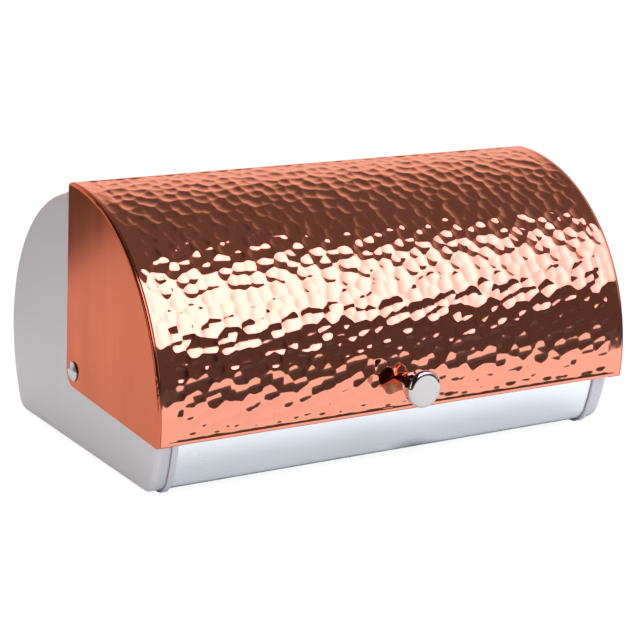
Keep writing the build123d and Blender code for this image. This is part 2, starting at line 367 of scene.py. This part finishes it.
def hammer_depth(x, arc, start, end):
    """How far the sheet is beaten in at each point of a grid, and which columns clear the flanges.

    x runs across the sheet and arc down it.
    """
    centres, depths, curves, tilts = dish_centres(COVER_HALF, start, end)
    slope_cos, slope_sin = cos(ROW_SLOPE), sin(ROW_SLOPE)
    depth = np.zeros((len(arc), len(x)))
    for row, place in enumerate(arc):
        near = np.abs(centres[:, 1] - place) < DISH_REACH
        gap_x = x[:, None] - centres[near, 0]
        gap_y = place - centres[near, 1]
        u = gap_x * slope_cos - gap_y * slope_sin
        v = gap_x * slope_sin + gap_y * slope_cos
        fall = u**2 / (2 * curves[near, 0]) + v**2 / (2 * curves[near, 1])
        lean = u * tilts[near, 0] + v * tilts[near, 1]
        depth[row] = np.maximum(0, (depths[near] - fall + lean).max(axis=1))
    knob_low, knob_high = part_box("knob")
    knob_z = (knob_low.z + knob_high.z) / 2 - PIVOT.z
    knob_arc = LID_R * atan2(PIVOT.y - (knob_low.y + knob_high.y) / 2, knob_z)
    knob_gap = np.hypot(x[None, :], (arc - knob_arc)[:, None])
    from_end = COVER_HALF - np.abs(x)
    ends = ramp(from_end, *END_RAMP)[None, :]
    edges = ramp(arc - start, *REAR_RAMP) * ramp(end - arc, *FRONT_RAMP)
    dishes = softened(depth) * edges[:, None]
    (rate_a, phase_a), (rate_b, phase_b) = CREASE_WAVES
    waves = np.sin(x * rate_a + phase_a) * np.sin(x * rate_b + phase_b)
    wander = 1 - CREASE_WANDER * (1 + waves) / 2
    crease = ramp(arc - end, *CREASE_START) * ramp(end - arc, *CREASE_RAMP)
    recess = CREASE_RECESS * crease[:, None] * wander[None, :]
    total = (dishes + recess) * ends * ramp(knob_gap, *PAD_RAMP)
    over_flange = DEEPEST_AT_ENDS * np.tanh(total / DEEPEST_AT_ENDS)
    inward = ramp(from_end, FLANGE_REACH, FLANGE_REACH + FLANGE_FADE)[None, :]
    return over_flange * (1 - inward) + total * inward, inward[0] > 0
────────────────
Please write out the material word for word from its first line through the line holding "clear the flanges.", including both, and no line past it.

**Correct answer:**
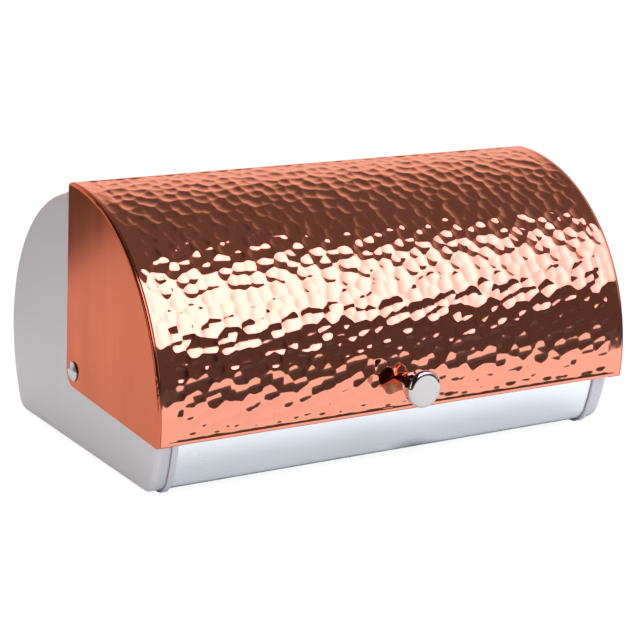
Keep writing the build123d and Blender code for this image. This is part 2, starting at line 367 of scene.py. This part finishes it.
def hammer_depth(x, arc, start, end):
    """How far the sheet is beaten in at each point of a grid, and which columns clear the flanges.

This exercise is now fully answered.